The course content guide put out by College Board says that one of its four pillars of the class is sustainability, but has little inside the coursework to back this up. From my experience, sustainability is the usual buzzword used when any kind of environmental problems and solutions are going to be discussed. As I now look at college course guides inside environmental programs around the country, the typical way to denote that a non-environmental course will discuss environmental studies is the addition of the word sustainability to the course title. The information below can be found in the College Board’s course and exam description downloadable on the AP website.
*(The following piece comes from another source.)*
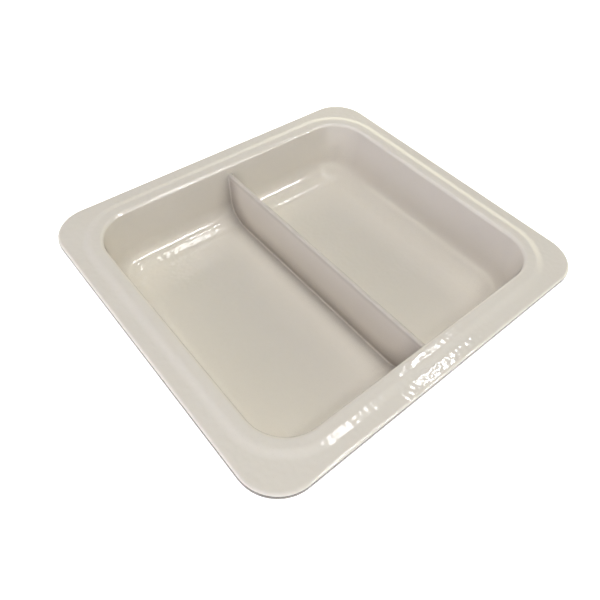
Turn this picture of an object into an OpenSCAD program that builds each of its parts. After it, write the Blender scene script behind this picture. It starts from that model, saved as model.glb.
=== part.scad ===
// Two-compartment counting tray: a rimmed, drafted shell with a bonded divider.
// The tray stands on z = 0, centred on the z axis. The divider runs along y.

/* [Tray] */
// Width across the rim, along x
tray_w = 254; // [190:1:330]
// Depth across the rim, along y
tray_d = 230; // [170:1:300]
// Height from the table to the crest of the rim
tray_h = 47; // [38:0.5:70]
// Corner radius of the rim, seen from above
rim_corner_r = 24; // [14:0.5:34]
// Wall thickness of the basin
wall_t = 3.2; // [2:0.1:5]
// Floor thickness of the basin
floor_t = 3.2; // [2:0.1:5]
// Lean of the basin walls from upright, in degrees
draft = 6; // [2:0.5:9]

/* [Rim] */
// Width of the rim, from its outer edge to the opening
rim_w = 20; // [17:0.5:30]
// Thickness of the rim at its outer edge
rim_t = 4; // [3:0.1:6]
// Rounding of the rim's upper outer edge
edge_r = 2; // [0.8:0.1:2.4]
// Rounding of the rim's lower outer edge
edge_low_r = 0.5; // [0.3:0.1:0.5]
// Height of the raised band round the opening, above the outer rim
band_h = 1; // [0.5:0.1:2]
// Width of the raised band, from the opening to the step line
band_w = 10.5; // [8:0.5:12]
// Width of the band's sloping side
band_slope_w = 4.5; // [3:0.1:5]

/* [Basin] */
// Corner radius of the opening, seen from above
opening_r = 25; // [24:0.5:40]
// Rounding where the wall turns over into the rim
shoulder_r = 2.5; // [1:0.1:3]
// Radius between the walls and the floor
floor_r = 17.5; // [6:0.5:20]
// Radius under the rim, where it meets the basin wall
under_r = 4; // [1:0.5:6]

/* [Divider] */
// Thickness of the divider plate
divider_t = 3; // [2:0.1:5]
// How far the divider's top edge lies below the crest of the rim
divider_drop = 6.5; // [3:0.5:15]
// Radius of the coves along the divider's foot
foot_r = 3; // [1:0.5:12]
// Radius of the coves at the divider's ends
end_r = 3; // [1:0.5:8]
// Thickness of the coves at their thin edges
feather_t = 0.1; // [0.05:0.05:0.3]

/* [Hidden] */
$fn = 96;

cream = [0.83, 0.81, 0.76];
divider_cream = [0.86, 0.84, 0.80];
// Overrun of cutting shapes past the faces they cut
over = 1;
// Half sizes of the rectangle that joins the opening's corner centres
open_cx = tray_w / 2 - rim_w - opening_r;
open_cy = tray_d / 2 - rim_w - opening_r;
// Half sizes of the rectangle that joins the rim's corner centres
rim_cx = tray_w / 2 - rim_corner_r;
rim_cy = tray_d / 2 - rim_corner_r;
// Heights of the outer rim's upper and lower faces
rim_top = tray_h - band_h;
rim_low = rim_top - rim_t;
// The round between wall and floor, limited by the room that the walls leave it in the corners
floor_corner_r = opening_r - (tray_h - floor_t) * tan(draft);
basin_fillet = min(floor_r, floor_corner_r / (1 / cos(draft) - tan(draft)));
divider_top = tray_h - divider_drop;
// The foot's coves stay lower than the divider plate
cove_r = min(foot_r, (divider_top - floor_t) * 0.8);

// Distance from the corner centre to the basin wall at height z; top_r is its value at the crest
function wall_at(z, top_r) = top_r - (tray_h - z) * tan(draft);

// Fills a rounded rectangle with a profile. The profile gives the distance out from the corner
// centres and the height, and it reaches the corner centres between the heights low and high.
module fill_round(cx, cy, low, high) {
    for (x = [-cx, cx], y = [-cy, cy])
        translate([x, y, 0]) rotate_extrude() children();
    for (side = [0, 1]) {
        mirror([side, 0, 0]) translate([cx, 0, 0]) rotate([90, 0, 0])
            linear_extrude(2 * cy, center = true) children();
        mirror([0, side, 0]) translate([0, cy, 0]) rotate([90, 0, 90])
            linear_extrude(2 * cx, center = true) children();
    }
    translate([-cx, -cy, low]) cube([2 * cx, 2 * cy, high - low]);
}

// Profile of a pan with leaning walls and a round between wall and floor
module pan_profile(top_r, bottom, fillet, high) {
    round_z = bottom + fillet;
    round_r = wall_at(round_z, top_r) - fillet / cos(draft);
    polygon([
        [0, bottom],
        [round_r, bottom],
        [round_r + fillet * cos(draft), round_z - fillet * sin(draft)],
        [wall_at(high, top_r), high],
        [0, high]
    ]);
    translate([round_r, bottom]) intersection() {
        translate([0, fillet]) circle(fillet);
        square(fillet);
    }
}

// Profile of the empty space in the basin, with the wall turning over into the rim
module basin_space_profile() {
    turn_z = tray_h - shoulder_r;
    turn_r = wall_at(turn_z, opening_r) + shoulder_r / cos(draft);
    turn_start = turn_z + shoulder_r * sin(draft);
    pan_profile(opening_r, floor_t, basin_fillet, tray_h + over);
    difference() {
        translate([0, turn_start]) square([turn_r, tray_h + over - turn_start]);
        translate([turn_r, turn_z]) circle(shoulder_r);
    }
}

module basin_space() {
    fill_round(open_cx, open_cy, floor_t, tray_h + over) basin_space_profile();
}

// Outside of the basin, with the round that carries it into the rim's underside
module basin_body_profile() {
    top_r = opening_r + wall_t / cos(draft);
    cove_z = rim_low - under_r;
    cove_x = wall_at(cove_z, top_r) + under_r / cos(draft);
    cove_start = cove_z - under_r * sin(draft);
    pan_profile(top_r, 0, basin_fillet + wall_t, rim_top);
    difference() {
        translate([0, cove_start]) square([cove_x, rim_low + over - cove_start]);
        translate([cove_x, cove_z]) circle(under_r);
        translate([cove_x - over, cove_start - over]) square([under_r + over, over]);
    }
}

// Flat outer rim with rounded edges
module rim_profile() {
    difference() {
        translate([0, rim_low]) square([rim_corner_r, rim_t]);
        translate([rim_corner_r - edge_r, rim_top - edge_r]) difference() {
            square(edge_r + over);
            circle(edge_r);
        }
        translate([rim_corner_r - edge_low_r, rim_low + edge_low_r]) mirror([0, 1]) difference() {
            square(edge_low_r + over);
            circle(edge_low_r);
        }
    }
}

// Raised band round the opening: level at the crest, then falling in an arc to the step line
module band_profile() {
    crest_r = opening_r + band_w - band_slope_w;
    dome_r = (band_slope_w ^ 2 + band_h ^ 2) / (2 * band_h);
    translate([0, rim_low]) square([crest_r, tray_h - rim_low]);
    intersection() {
        translate([crest_r, tray_h - dome_r]) circle(dome_r);
        translate([crest_r, rim_top - over]) square([band_slope_w + over, band_h + over]);
    }
}

// The moulding: rim, walls and floor
module tray_shell() {
    color(cream) difference() {
        union() {
            fill_round(rim_cx, rim_cy, rim_low, rim_top) rim_profile();
            fill_round(open_cx, open_cy, rim_low, tray_h) band_profile();
            fill_round(open_cx, open_cy, 0, rim_top) basin_body_profile();
        }
        basin_space();
    }
}

// Upright section of the plate, its rounded top edge and the coves along its foot
module divider_section() {
    half_t = divider_t / 2;
    foot_w = half_t + cove_r;
    translate([-half_t, floor_t]) square([divider_t, divider_top - half_t - floor_t]);
    translate([0, divider_top - half_t]) circle(half_t);
    for (side = [0, 1]) mirror([side, 0]) difference() {
        translate([0, floor_t]) square([foot_w, cove_r + feather_t]);
        translate([foot_w, floor_t + feather_t + cove_r]) circle(cove_r);
    }
}

// One cove in the corner between the plate's face and the leaning end wall
module end_cove() {
    wall_y = open_cy + wall_at(0, opening_r);
    translate([divider_t / 2, wall_y, 0]) rotate([-draft, 0, 0]) difference() {
        translate([-divider_t / 4, -end_r - feather_t, 0])
            cube([end_r + feather_t + divider_t / 4, end_r + feather_t + over, 2 * tray_h]);
        translate([end_r + feather_t, -end_r - feather_t, -over]) cylinder(r = end_r, h = 3 * tray_h);
    }
}

// The partition between the two compartments, trimmed to the basin it stands in
module divider() {
    color(divider_cream) intersection() {
        union() {
            rotate([90, 0, 0]) linear_extrude(tray_d, center = true) divider_section();
            intersection() {
                for (x = [0, 1], y = [0, 1]) mirror([x, 0, 0]) mirror([0, y, 0]) end_cove();
                translate([-tray_w / 2, -tray_d / 2, 0])
                    cube([tray_w, tray_d, divider_top - divider_t / 2]);
            }
        }
        basin_space();
    }
}

tray_shell();
divider();
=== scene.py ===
"""Looks of the two-compartment counting tray, round its fixed CAD frame.

The moulded shell and its divider are rebuilt as fine closed meshes inside the CAD box, with the ripple,
gloss and handling marks of a moulded cream plastic, and shade painted into its colour in creases, under
the lip and on the divider's top. Lengths in the shape code are millimetres.
"""
import math

import bpy
from mathutils import Matrix, Vector


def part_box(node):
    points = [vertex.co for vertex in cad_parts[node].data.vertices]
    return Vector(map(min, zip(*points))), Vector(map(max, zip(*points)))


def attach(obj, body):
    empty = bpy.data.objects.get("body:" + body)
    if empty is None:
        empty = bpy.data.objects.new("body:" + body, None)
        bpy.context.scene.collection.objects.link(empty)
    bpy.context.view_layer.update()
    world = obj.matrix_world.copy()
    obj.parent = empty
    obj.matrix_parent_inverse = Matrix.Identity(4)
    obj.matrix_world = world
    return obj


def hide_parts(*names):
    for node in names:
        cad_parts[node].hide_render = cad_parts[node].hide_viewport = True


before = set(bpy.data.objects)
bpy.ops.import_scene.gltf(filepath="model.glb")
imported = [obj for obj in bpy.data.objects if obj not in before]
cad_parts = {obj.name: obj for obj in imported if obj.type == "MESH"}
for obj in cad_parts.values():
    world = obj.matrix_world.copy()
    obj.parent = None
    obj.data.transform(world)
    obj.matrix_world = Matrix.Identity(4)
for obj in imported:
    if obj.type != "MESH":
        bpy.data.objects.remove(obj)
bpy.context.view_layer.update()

MM = 0.001

# ---------------------------------------------------------------- sizes, in mm

CAD_HIGH = Vector(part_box("tray_shell")[1]) / MM
HALF_X, HALF_Y = CAD_HIGH.x, CAD_HIGH.y
TRAY_H = CAD_HIGH.z
DIVIDER_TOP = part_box("divider")[1].z / MM

RIM_W = 20
RIM_CORNER_R = 24
RIM_T = 4
EDGE_R = 2
EDGE_LOW_R = 0.5
BAND_H = 1
BAND_W = 10.5
BAND_SLOPE_W = 4.5
# Width of the soft slope from the band's crest down to the rim's land
SLOPE_RUN = 6.5
OPENING_R = 25
SHOULDER_R = 2.5
FLOOR_R = 17.5
FLOOR_T = 3.2
WALL_T = 3.2
UNDER_R = 4
DRAFT = math.radians(6)
DIVIDER_T = 3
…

BIG IDEA 4: SUSTAINABILITY (STB)

Human survival depends on developing practices that will achieve sustainable systems. A suitable combination of conservation and development is required. The management of resources is essential. Understanding the role of cultural, social, and economic factors is vital to the development of solutions.

This broad idea essentially leaves the level of interdisciplinary content up to the teacher. Only half the units in the class according to the course description even have this “big idea” listed as a pillar of their unit. This is disappointing to me.

If students are going to care about the environment, they need to do more than know how it works. They need to have a love for it. They need to understand the history and humans behind it. They need to see the art and writing created by those who have cared for it and continue to fight for it. There has to be humanity intertwined with science for the class to matter as we enter an era of irreversible global warming.